Collected material
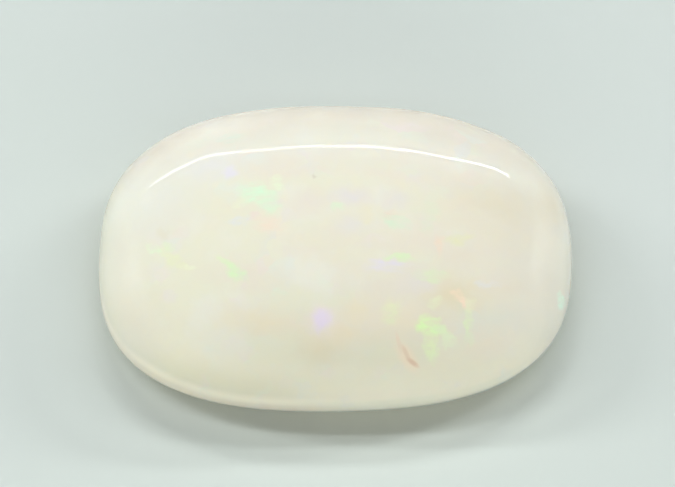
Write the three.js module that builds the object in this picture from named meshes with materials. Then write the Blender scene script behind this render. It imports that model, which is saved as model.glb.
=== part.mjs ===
// Loose opal: one polished stone with a domed top, a cushion outline and a flat back.
// Units are millimetres and +Z is up. The flat back rests on z = 0, with the origin
// under the middle of the stone, the long side along X and the front towards -Y.
import * as THREE from 'three';

// Size of the stone
const length = 14.0;
const width = 10.0;
const girdleHeight = 0.85;
const domeHeight = 3.6;

// Outline at the girdle, the widest line around the stone
const cushion = 0.087;
const skew = 0.004;
const taper = 0.005;

// Section through the stone
const domePower = 0.86;
const backScale = 0.88;

// Fineness of the mesh
const turns = 96;
const domeRings = 20;
const edgeRings = 4;

const opalColour = '#e6e2d0';
const opalRoughness = 0.12;

// The section from the middle of the flat back to the top, as share of the girdle and height.
// The edge under the girdle is a quarter of an ellipse. The dome is one too, made fuller
// above the girdle by raising its height to a power under one.
function sectionPoints() {
  const points = [new THREE.Vector2(0, 0)];
  for (let i = 0; i < edgeRings; i++) {
    const angle = (i / edgeRings) * Math.PI / 2;
    const share = backScale + (1 - backScale) * Math.sin(angle);
    points.push(new THREE.Vector2(share, girdleHeight * (1 - Math.cos(angle))));
  }
  for (let i = 0; i < domeRings; i++) {
    const angle = (i / domeRings) * Math.PI / 2;
    const rise = domeHeight * Math.sin(angle) ** domePower;
    points.push(new THREE.Vector2(Math.cos(angle), girdleHeight + rise));
  }
  points.push(new THREE.Vector2(0, girdleHeight + domeHeight));
  return points;
}

// How far the outline stands out from an ellipse at an angle: fuller corners four times
// around, a slight skew and one end a little larger than the other.
function fullness(angle) {
  const corners = cushion * Math.sin(2 * angle) ** 2;
  return corners + skew * Math.sin(2 * angle) + taper * Math.cos(3 * angle);
}

// Stretches the turned shape to the stone's length and width. The level lines are true
// ellipses at the top and take the cushion outline by degrees towards the girdle.
function shapeStone(geometry) {
  const position = geometry.attributes.position;
  for (let i = 0; i < position.count; i++) {
    const x = position.getX(i);
    const y = position.getY(i);
    const share = Math.hypot(x, y);
    const swell = 1 + share ** 2 * fullness(Math.atan2(y, x));
    position.setX(i, x * swell * length / 2);
    position.setY(i, y * swell * width / 2);
  }
}

// Moves the stone sideways so that the middle of its length and width is over the origin
function centreStone(geometry) {
  geometry.computeBoundingBox();
  const middle = geometry.boundingBox.getCenter(new THREE.Vector3());
  geometry.translate(-middle.x, -middle.y, 0);
}

function makeOpal() {
  const geometry = new THREE.LatheGeometry(sectionPoints(), turns);
  geometry.rotateX(Math.PI / 2);
  shapeStone(geometry);
  centreStone(geometry);
  geometry.computeVertexNormals();
  const material = new THREE.MeshStandardMaterial({
    color: opalColour,
    roughness: opalRoughness,
    metalness: 0,
  });
  const opal = new THREE.Mesh(geometry, material);
  opal.name = 'opal';
  return opal;
}

const looseOpal = new THREE.Group();
looseOpal.add(makeOpal());

export default looseOpal;
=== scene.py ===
# Loose opal: a polished, domed stone lying on a pale floor
from math import cos, radians, sin

import bpy
import numpy as np
from mathutils import Matrix, Vector


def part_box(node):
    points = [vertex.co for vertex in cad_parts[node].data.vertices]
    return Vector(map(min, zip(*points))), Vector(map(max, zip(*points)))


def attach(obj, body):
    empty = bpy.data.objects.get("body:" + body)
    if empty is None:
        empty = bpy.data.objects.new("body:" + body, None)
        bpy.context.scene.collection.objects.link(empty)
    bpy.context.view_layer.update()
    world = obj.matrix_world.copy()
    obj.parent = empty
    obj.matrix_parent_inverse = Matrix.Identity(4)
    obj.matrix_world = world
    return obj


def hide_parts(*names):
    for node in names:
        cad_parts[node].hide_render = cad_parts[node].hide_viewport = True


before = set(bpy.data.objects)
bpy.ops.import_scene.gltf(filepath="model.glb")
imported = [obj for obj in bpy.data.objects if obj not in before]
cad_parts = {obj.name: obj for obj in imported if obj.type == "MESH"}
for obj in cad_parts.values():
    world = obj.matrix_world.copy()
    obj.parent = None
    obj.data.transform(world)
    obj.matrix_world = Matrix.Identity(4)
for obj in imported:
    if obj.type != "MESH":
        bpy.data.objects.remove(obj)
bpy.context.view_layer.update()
millimetre = 0.001
print("frame loaded")


# Camera, set to the photograph's view

camera = {
    "photoWidth": 675,
    "photoHeight": 487,
    "scale": 33.80,                # pixels to a millimetre at the stone
    "elevation": 55.6,             # degrees above the floor
    "distance": 300.0,             # millimetres from the girdle's middle
    "girdlePixel": (335.4, 264.4),     # where that middle is seen
    "sensor": 36.0,                # millimetres
    "clip": (0.005, 20.0),         # metres, nearest and farthest in view
}


def viewAxes():
    # right, up and back of the camera as rows
    tilt = radians(camera["elevation"])
    return np.array([[1, 0, 0], [0, sin(tilt), cos(tilt)], [0, -cos(tilt), sin(tilt)]])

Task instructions
Extract exactly and only these lines: the line containing "opal.name = 'opal';", the line containing "for node in", and every line between them.

Written answer
  opal.name = 'opal';
  return opal;
}

const looseOpal = new THREE.Group();
looseOpal.add(makeOpal());

export default looseOpal;
=== scene.py ===
# Loose opal: a polished, domed stone lying on a pale floor
from math import cos, radians, sin

import bpy
import numpy as np
from mathutils import Matrix, Vector


def part_box(node):
    points = [vertex.co for vertex in cad_parts[node].data.vertices]
    return Vector(map(min, zip(*points))), Vector(map(max, zip(*points)))


def attach(obj, body):
    empty = bpy.data.objects.get("body:" + body)
    if empty is None:
        empty = bpy.data.objects.new("body:" + body, None)
        bpy.context.scene.collection.objects.link(empty)
    bpy.context.view_layer.update()
    world = obj.matrix_world.copy()
    obj.parent = empty
    obj.matrix_parent_inverse = Matrix.Identity(4)
    obj.matrix_world = world
    return obj


def hide_parts(*names):
    for node in names:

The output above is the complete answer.